What you need to do: Using the data beneath this instruction, retype only the lines from the one that contains "cad_parts[node].hide_render = cad_parts[node].hide_viewport" down to the one that contains "return drawOrigin +", both included, exactly as they appear.

Material:
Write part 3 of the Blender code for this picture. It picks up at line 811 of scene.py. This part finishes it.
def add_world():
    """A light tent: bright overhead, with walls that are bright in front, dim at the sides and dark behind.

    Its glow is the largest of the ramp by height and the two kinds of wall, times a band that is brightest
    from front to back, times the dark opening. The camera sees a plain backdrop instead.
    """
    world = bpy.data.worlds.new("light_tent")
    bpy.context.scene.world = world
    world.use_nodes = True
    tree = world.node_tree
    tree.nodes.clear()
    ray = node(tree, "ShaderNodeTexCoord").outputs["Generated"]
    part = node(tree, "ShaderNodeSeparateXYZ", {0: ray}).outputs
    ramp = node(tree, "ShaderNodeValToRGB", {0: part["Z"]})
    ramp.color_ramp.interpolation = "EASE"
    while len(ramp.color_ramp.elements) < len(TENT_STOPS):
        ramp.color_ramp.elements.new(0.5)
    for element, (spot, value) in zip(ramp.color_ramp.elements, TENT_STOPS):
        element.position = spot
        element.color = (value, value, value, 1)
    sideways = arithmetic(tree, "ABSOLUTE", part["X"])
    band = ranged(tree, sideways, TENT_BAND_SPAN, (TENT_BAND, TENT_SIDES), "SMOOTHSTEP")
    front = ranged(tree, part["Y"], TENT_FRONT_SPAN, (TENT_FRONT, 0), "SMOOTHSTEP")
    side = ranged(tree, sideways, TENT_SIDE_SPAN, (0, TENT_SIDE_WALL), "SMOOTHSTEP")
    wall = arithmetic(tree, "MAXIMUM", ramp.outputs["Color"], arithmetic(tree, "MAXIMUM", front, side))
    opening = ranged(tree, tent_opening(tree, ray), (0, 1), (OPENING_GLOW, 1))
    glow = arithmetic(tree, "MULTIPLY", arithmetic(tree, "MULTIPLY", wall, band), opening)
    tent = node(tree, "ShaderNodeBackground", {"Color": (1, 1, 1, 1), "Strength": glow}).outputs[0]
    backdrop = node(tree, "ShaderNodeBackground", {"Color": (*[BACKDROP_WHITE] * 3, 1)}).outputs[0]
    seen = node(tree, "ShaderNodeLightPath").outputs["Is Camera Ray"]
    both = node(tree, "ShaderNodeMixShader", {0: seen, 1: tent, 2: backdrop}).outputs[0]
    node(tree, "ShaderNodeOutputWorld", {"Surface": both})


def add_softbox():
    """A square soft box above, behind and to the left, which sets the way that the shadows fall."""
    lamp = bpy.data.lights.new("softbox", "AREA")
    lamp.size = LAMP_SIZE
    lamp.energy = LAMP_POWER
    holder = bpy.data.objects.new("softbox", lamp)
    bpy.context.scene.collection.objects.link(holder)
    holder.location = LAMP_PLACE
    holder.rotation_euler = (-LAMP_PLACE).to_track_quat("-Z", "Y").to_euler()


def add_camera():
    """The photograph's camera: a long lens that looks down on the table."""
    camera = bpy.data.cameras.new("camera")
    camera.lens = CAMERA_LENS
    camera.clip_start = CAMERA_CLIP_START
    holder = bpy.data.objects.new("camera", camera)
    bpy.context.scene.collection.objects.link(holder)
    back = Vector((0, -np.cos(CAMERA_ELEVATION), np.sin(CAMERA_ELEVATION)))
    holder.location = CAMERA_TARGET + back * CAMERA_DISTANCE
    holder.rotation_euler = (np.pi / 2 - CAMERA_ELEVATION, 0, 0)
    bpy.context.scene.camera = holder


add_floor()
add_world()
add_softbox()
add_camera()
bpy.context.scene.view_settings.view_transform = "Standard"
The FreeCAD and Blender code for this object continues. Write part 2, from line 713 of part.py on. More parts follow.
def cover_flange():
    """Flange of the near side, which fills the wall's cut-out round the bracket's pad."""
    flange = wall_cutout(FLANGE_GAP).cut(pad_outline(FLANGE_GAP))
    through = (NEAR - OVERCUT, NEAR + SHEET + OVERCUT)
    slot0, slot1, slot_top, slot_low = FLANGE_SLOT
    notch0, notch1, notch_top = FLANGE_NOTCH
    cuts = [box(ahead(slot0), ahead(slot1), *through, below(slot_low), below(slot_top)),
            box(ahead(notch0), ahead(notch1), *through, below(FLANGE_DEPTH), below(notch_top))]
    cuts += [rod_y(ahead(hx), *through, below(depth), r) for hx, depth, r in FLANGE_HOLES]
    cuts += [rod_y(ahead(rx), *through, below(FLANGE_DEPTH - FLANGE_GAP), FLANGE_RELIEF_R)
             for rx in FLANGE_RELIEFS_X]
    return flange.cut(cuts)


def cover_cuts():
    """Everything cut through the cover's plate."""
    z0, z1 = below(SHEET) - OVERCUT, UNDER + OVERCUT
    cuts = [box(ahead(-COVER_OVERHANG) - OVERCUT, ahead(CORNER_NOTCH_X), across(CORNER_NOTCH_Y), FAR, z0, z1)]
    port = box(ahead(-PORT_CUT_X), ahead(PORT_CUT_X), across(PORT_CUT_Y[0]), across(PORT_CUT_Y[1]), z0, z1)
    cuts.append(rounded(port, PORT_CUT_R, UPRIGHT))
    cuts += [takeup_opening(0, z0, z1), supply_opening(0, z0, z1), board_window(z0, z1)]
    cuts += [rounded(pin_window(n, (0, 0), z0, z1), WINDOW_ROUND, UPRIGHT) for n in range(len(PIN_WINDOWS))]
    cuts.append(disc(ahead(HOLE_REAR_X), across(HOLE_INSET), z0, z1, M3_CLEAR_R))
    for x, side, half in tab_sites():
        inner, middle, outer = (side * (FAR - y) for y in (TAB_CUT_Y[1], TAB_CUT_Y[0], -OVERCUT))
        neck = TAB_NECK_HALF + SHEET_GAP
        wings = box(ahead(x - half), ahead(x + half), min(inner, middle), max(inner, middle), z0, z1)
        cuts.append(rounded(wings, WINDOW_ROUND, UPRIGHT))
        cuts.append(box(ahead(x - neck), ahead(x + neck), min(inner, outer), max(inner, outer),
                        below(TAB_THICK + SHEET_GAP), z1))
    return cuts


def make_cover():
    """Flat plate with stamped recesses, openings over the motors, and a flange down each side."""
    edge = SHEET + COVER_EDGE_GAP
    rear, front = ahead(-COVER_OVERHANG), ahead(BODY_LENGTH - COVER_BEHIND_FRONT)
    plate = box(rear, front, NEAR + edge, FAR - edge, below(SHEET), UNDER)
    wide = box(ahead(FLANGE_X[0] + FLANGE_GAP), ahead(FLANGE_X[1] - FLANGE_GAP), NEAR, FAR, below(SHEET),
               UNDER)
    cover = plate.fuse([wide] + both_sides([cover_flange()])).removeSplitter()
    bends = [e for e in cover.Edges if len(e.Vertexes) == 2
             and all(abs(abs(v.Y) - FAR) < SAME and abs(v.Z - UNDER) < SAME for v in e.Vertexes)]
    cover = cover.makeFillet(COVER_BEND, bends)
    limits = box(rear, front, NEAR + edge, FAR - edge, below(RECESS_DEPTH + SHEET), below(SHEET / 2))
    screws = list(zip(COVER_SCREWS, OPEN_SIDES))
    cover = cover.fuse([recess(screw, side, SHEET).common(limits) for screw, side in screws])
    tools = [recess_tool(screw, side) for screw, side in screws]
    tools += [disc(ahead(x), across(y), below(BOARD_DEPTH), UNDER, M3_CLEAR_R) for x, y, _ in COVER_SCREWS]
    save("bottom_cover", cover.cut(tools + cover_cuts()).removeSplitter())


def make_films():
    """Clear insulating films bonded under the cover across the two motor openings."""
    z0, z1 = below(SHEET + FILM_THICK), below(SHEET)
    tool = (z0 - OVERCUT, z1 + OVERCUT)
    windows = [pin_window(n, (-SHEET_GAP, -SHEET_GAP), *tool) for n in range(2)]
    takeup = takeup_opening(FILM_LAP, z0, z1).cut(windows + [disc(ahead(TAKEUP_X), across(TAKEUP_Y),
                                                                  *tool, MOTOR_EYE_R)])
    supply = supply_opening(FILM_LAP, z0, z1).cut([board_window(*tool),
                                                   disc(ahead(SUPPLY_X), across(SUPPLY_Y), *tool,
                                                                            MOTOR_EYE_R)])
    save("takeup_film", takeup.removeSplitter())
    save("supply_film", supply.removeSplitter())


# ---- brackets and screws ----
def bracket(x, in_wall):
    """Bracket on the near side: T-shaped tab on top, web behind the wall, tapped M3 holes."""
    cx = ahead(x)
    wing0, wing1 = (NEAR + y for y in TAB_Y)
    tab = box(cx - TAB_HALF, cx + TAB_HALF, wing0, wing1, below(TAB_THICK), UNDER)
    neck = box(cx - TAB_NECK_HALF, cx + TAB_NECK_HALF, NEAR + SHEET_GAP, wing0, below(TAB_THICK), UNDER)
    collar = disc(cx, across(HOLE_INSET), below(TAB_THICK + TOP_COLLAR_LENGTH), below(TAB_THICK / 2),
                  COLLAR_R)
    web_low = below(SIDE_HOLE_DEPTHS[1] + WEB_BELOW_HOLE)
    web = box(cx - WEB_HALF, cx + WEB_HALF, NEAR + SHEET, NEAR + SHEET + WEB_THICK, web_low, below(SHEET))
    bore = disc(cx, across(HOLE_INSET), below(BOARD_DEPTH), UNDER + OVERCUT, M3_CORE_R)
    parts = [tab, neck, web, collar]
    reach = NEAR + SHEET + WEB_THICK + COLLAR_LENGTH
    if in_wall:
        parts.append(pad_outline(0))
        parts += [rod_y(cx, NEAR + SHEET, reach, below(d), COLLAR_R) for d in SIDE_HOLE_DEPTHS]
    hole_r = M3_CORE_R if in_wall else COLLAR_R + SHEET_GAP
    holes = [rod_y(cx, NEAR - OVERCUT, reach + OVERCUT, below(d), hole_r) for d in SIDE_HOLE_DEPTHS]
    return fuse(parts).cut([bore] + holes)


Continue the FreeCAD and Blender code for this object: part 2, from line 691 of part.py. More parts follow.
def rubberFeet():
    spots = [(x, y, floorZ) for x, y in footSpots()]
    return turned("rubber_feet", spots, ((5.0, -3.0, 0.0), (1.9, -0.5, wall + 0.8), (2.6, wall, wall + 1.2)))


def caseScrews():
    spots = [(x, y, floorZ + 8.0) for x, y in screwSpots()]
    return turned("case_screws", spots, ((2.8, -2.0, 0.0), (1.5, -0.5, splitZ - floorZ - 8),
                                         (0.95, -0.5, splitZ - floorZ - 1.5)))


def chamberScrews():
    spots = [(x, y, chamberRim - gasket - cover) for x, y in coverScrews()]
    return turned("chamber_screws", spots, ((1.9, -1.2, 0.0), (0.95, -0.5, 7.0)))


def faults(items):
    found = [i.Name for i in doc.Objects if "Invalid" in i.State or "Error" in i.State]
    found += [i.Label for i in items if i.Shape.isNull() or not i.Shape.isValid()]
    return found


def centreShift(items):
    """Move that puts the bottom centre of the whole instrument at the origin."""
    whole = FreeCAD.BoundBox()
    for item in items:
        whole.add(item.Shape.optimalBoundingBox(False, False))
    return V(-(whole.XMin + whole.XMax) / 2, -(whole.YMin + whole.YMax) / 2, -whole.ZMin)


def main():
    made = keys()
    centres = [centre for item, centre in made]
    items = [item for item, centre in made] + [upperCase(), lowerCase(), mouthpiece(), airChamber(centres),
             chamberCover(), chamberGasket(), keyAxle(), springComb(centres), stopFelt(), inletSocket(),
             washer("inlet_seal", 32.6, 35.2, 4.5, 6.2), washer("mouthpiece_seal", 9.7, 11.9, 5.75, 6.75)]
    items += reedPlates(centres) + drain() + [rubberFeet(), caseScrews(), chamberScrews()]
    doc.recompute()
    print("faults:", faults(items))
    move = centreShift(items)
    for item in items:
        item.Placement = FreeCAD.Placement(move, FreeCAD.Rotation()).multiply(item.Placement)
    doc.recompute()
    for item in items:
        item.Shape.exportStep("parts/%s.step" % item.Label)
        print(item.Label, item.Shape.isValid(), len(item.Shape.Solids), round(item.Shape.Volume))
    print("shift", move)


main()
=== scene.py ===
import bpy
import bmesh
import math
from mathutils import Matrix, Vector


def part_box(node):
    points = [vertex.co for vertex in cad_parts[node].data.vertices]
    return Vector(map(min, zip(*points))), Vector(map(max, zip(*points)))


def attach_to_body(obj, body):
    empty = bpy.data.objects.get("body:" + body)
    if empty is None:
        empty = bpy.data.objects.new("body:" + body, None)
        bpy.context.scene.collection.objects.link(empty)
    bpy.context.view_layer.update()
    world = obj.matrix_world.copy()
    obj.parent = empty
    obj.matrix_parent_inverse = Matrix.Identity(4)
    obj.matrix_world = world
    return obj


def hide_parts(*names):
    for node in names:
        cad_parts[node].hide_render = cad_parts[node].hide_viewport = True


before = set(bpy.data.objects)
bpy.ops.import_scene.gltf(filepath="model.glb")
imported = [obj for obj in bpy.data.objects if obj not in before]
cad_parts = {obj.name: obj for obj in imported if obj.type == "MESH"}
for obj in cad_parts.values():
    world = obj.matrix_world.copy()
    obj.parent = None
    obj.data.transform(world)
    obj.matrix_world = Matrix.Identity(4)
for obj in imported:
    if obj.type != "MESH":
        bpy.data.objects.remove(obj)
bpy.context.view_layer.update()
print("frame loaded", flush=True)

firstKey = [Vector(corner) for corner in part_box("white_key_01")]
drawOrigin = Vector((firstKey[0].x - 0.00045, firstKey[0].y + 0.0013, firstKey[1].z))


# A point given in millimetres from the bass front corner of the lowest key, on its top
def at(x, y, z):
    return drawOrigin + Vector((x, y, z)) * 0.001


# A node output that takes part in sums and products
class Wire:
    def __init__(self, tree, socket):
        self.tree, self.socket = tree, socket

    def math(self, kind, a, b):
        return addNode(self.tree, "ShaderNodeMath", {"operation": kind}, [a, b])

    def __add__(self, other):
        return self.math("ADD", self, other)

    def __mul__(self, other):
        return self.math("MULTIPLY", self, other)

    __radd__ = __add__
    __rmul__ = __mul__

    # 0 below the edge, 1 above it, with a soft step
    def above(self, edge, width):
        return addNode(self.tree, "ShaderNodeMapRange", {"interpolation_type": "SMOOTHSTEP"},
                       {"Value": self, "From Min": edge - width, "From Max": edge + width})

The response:
        cad_parts[node].hide_render = cad_parts[node].hide_viewport = True


before = set(bpy.data.objects)
bpy.ops.import_scene.gltf(filepath="model.glb")
imported = [obj for obj in bpy.data.objects if obj not in before]
cad_parts = {obj.name: obj for obj in imported if obj.type == "MESH"}
for obj in cad_parts.values():
    world = obj.matrix_world.copy()
    obj.parent = None
    obj.data.transform(world)
    obj.matrix_world = Matrix.Identity(4)
for obj in imported:
    if obj.type != "MESH":
        bpy.data.objects.remove(obj)
bpy.context.view_layer.update()
print("frame loaded", flush=True)

firstKey = [Vector(corner) for corner in part_box("white_key_01")]
drawOrigin = Vector((firstKey[0].x - 0.00045, firstKey[0].y + 0.0013, firstKey[1].z))


# A point given in millimetres from the bass front corner of the lowest key, on its top
def at(x, y, z):
    return drawOrigin + Vector((x, y, z)) * 0.001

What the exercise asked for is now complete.